Is my money safe in a brokerage account?

By
Tess Davenport
·
November 26, 2021

Yes. It’s highly unlikely that your brokerage will go bankrupt.

If a brokerage does fail, it is highly likely that another firm will buy that firm’s assets and accounts. Then your stocks & shares would be transferred with very little interruption.

Failing that, the court appoints a trustee for the brokerage, and you’ll be notified of the transfer of accounts. You can continue with the assigned broker or move to the brokerage of your choice. In that case, the only loss would be a few hours of your time.

The next line of protection is an insurance provided by the US government. This is called SIPC (Securities Investor Protection Corporation). They will insure $500,000 of stock, or $250,000 of uninvested cash held in your brokerage account. This insurance will try to recover the value of the investments at the time of the brokerage firm's failure. To claim this, you must file a report.

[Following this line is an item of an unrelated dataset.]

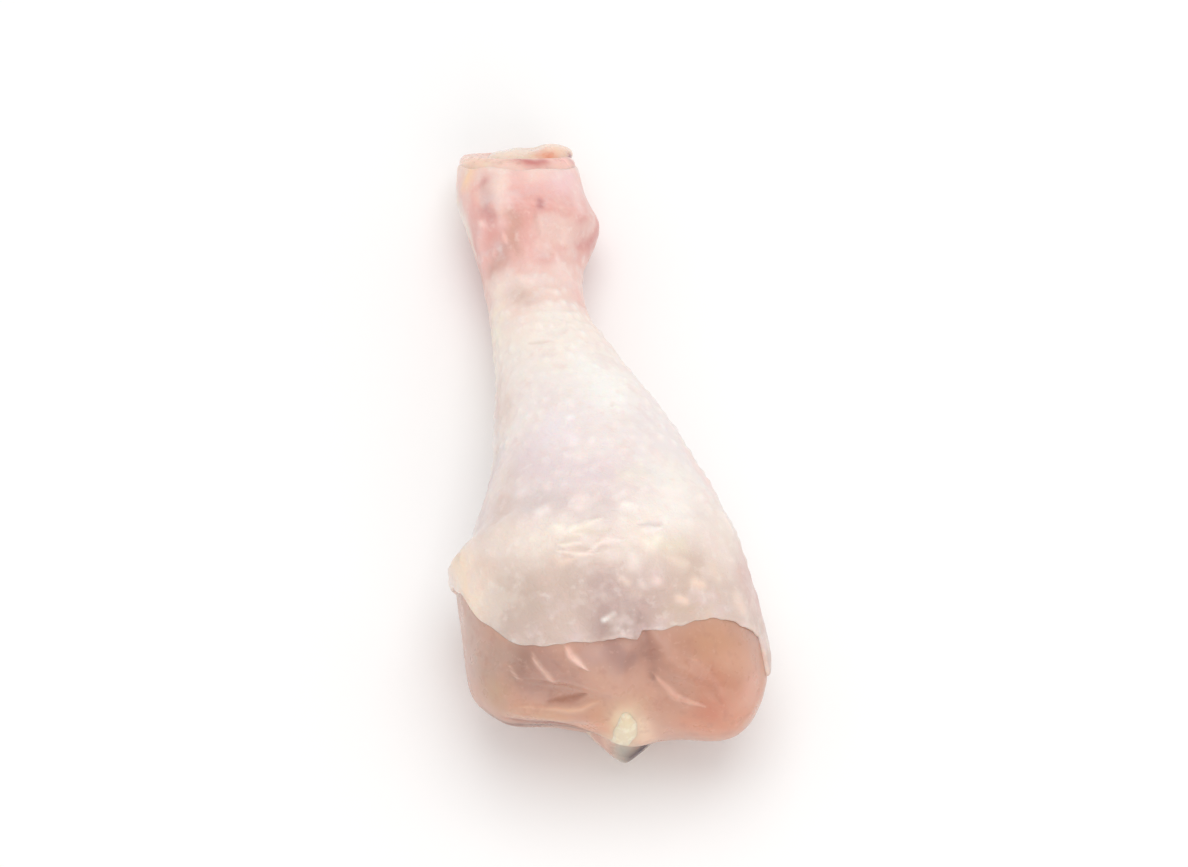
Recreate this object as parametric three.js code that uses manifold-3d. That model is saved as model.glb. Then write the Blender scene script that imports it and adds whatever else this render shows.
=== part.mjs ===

To protect yourself from this worst-case scenario:

  1. Don’t hold more than $250,000 of uninvested cash in your brokerage account. Keep any extra in your bank account until you want to make an investment.
  2. Split your investments so you have no more than $500,000 of stock in any one brokerage.

There aren’t many examples throughout history where a brokerage firm has failed. The SEC exists to protect you and your investments. Better still, it’s meant to side with the investor, not the brokerage.

Note: Selling stocks at a loss is not protected by the SIPC. They exist to recover the value of investments in the case of a brokerage's failure.